# Lighting 5ft long x 18in wide x 24in deep, 120G tank



## gryffin (Jan 1, 2008)

Hello:

I need advice lighting my 120G tank. As stated above- it is 5ft long, 26 in deep and 18in wide. 

I am currently running two Catalina 30in 2x24W T5HO fixtures for a total of 96W. I would like to keep the setup low tech.

The reason I investigating this is that I need a 30in fixture for my 29G tank. I could use one of the ones I already have and buy a 5ft fixture for my 120G- Catalina can make me a 2x80W T5HO, but I am wondering if 160W of T5HO would be too much light for low tech. 

The alternative, is to stay with my 96W total and buy another 30in fixture for my 29G. This is the cheapest option if 96W is enough for the 120G.

Thanks in advance.


----------



## niko (Jan 28, 2004)

If you have the Giesemann Midday bulbs 160 watts with individual reflector on each bulb will be too much light. Also you have to make sure that the builbs are not too close - with the individual reflector the light is directed in a narrow fashion. But you get a lot of intensity. 

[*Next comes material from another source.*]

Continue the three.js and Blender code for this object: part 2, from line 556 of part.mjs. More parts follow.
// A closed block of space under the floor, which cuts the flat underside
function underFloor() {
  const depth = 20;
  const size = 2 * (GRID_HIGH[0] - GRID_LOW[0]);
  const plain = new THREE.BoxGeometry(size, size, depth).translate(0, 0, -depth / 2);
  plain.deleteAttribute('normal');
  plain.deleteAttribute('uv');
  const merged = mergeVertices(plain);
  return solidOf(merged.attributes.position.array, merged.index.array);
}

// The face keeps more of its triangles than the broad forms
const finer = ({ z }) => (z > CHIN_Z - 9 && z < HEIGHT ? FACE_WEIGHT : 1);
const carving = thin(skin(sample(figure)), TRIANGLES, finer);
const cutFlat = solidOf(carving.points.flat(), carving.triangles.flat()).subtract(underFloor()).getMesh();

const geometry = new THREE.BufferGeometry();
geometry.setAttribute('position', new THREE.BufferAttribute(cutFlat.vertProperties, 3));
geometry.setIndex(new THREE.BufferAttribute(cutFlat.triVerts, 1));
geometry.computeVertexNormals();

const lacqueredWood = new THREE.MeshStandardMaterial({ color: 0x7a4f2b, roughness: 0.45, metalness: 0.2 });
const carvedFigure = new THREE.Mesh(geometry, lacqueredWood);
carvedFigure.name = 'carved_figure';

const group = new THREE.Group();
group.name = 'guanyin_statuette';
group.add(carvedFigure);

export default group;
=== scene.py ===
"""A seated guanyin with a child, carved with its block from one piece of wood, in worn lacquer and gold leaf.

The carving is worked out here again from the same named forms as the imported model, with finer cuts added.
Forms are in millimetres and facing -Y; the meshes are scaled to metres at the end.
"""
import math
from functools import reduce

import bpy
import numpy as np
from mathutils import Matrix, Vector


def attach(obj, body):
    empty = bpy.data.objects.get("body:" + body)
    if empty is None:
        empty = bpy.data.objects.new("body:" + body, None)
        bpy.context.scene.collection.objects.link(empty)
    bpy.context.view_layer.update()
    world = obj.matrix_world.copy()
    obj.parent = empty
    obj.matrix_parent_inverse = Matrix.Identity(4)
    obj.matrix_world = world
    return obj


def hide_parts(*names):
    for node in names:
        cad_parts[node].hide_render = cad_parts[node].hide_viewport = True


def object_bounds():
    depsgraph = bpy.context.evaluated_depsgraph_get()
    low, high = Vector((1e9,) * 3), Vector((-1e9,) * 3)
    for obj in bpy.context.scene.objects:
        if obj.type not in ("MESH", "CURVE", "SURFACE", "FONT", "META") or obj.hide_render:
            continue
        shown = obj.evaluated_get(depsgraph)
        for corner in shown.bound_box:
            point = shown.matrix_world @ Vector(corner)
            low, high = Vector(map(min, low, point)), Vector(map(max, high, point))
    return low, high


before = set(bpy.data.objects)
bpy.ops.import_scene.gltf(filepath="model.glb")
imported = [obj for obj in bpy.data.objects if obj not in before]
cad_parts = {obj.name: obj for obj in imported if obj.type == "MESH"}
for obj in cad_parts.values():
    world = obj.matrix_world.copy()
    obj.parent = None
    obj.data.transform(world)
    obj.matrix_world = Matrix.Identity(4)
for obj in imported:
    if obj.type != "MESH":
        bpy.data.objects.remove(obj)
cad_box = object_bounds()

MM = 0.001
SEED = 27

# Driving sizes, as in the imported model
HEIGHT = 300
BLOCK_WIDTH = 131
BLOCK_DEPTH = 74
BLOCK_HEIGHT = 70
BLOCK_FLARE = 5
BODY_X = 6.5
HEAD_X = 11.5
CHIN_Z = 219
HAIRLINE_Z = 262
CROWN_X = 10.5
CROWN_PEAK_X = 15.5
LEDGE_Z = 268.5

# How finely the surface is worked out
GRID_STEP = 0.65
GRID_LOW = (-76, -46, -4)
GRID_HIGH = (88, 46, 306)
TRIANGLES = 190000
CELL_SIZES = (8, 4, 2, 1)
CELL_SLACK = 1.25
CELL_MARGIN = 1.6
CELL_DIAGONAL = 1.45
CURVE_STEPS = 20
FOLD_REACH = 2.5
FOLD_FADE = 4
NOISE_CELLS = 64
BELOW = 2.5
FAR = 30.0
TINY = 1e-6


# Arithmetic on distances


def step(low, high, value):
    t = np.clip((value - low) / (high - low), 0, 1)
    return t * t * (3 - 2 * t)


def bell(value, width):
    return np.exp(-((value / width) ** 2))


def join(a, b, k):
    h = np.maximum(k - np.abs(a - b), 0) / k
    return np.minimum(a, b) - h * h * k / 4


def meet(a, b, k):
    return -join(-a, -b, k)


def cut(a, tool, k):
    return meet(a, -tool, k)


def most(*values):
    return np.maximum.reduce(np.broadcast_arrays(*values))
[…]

One 80 watt bulb would be more low tech. But if it has a reflector you will have a dark area in front and in the back. So I think you are better off with your existing 2 fixtures that contain 2 bulbs each - just to spread the light better. It's not much light but you said you wanted low tech. Actually it's just fine but plants will grow slower than in a high speed tank, that's all.

--Nikolay


----------